--- START Data in this exercise ---
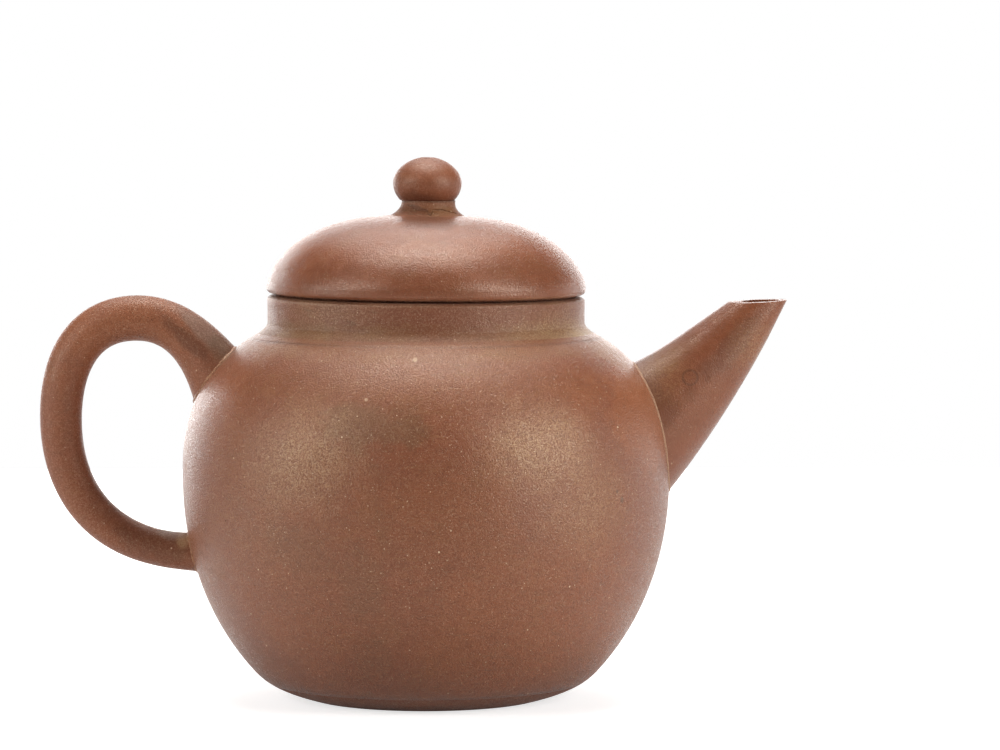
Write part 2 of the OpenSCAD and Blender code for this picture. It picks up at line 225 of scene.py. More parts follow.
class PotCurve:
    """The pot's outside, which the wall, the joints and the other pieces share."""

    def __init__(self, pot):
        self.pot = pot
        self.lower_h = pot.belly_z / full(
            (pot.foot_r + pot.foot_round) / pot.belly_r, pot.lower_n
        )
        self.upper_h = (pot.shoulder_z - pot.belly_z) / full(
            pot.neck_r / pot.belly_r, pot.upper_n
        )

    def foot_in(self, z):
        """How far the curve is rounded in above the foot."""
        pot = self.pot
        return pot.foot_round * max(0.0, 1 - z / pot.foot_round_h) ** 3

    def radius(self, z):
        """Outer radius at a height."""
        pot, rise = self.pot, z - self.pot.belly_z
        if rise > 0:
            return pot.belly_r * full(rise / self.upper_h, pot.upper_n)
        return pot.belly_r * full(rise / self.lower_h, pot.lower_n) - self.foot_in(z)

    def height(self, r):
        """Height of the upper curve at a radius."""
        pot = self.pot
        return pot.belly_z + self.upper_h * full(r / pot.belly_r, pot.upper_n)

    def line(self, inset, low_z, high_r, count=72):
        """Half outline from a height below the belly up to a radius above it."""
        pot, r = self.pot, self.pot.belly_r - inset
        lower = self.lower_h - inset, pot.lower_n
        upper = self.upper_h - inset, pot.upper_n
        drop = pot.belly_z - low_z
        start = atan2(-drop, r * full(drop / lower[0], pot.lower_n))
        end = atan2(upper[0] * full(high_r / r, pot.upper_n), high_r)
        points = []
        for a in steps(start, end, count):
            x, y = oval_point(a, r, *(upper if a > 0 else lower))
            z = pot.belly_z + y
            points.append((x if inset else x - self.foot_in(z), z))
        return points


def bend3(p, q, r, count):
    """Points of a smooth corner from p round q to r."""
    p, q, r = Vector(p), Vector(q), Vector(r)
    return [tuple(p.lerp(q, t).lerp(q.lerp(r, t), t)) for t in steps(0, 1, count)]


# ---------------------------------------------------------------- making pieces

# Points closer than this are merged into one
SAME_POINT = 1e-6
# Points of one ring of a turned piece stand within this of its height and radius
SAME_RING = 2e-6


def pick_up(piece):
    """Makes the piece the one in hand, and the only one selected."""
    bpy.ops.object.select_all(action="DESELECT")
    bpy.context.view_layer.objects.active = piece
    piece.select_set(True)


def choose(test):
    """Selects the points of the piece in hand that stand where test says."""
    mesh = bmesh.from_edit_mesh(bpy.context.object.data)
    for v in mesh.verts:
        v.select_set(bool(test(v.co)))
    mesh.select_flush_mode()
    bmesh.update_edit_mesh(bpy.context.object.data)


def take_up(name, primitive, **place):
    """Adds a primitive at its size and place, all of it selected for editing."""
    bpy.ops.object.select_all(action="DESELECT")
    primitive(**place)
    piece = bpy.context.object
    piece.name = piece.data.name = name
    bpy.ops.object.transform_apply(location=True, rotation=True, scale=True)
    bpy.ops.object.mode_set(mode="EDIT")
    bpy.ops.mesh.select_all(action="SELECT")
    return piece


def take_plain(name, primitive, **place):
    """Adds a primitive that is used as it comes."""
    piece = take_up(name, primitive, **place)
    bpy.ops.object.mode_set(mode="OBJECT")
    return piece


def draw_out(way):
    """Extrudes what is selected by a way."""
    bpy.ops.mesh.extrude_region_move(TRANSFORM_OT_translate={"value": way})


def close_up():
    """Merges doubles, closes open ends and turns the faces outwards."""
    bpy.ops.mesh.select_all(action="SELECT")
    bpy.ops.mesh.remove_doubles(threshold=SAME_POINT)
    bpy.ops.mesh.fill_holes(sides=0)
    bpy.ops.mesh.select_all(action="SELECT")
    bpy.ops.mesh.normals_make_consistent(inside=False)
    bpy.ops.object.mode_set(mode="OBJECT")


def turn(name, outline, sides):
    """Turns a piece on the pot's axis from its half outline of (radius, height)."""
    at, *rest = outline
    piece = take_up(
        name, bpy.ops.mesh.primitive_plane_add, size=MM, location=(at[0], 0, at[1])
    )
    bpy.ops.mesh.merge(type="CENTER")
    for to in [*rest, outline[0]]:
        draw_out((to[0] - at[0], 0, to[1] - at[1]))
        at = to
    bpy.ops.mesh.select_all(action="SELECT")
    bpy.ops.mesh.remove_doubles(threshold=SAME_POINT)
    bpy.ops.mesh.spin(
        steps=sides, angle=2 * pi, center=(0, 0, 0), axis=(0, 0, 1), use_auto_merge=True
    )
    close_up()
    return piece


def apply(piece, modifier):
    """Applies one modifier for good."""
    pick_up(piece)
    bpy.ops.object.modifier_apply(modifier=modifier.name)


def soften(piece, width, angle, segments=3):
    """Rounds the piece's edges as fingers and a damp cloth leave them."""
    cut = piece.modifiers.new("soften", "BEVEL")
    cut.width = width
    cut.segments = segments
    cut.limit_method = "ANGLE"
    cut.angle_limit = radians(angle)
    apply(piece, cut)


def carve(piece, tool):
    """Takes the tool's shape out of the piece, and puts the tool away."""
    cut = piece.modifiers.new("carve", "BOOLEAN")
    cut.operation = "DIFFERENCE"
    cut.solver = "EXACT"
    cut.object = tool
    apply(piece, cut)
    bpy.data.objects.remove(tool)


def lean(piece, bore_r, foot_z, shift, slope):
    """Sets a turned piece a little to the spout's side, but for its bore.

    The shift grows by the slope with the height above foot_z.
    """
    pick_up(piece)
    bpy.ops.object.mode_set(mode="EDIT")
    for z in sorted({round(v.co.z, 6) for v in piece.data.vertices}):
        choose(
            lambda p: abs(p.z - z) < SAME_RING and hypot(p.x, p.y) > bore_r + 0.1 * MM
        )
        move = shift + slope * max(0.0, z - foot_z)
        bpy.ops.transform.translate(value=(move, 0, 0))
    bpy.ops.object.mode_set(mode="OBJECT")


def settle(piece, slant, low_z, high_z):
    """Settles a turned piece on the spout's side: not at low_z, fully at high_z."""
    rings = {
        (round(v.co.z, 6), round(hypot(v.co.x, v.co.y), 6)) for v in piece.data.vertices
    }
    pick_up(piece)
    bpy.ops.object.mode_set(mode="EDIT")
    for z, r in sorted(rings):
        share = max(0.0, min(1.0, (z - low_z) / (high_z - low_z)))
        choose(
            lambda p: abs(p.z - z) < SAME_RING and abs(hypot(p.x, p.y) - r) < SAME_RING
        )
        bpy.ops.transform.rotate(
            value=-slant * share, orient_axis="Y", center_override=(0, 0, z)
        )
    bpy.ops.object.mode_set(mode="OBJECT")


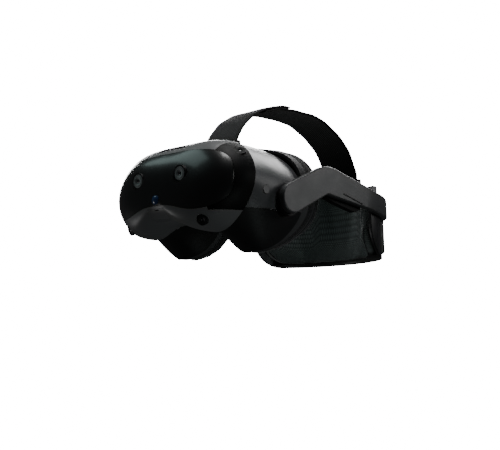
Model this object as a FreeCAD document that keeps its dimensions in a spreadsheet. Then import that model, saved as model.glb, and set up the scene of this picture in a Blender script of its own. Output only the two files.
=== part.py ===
--- END Data in this exercise ---
◆ Task prompt ◆
Set down only these lines, exactly: the line containing "Model this object" and each line after it, through the end of the listing.

◆ Answer for the task ◆
Model this object as a FreeCAD document that keeps its dimensions in a spreadsheet. Then import that model, saved as model.glb, and set up the scene of this picture in a Blender script of its own. Output only the two files.
=== part.py ===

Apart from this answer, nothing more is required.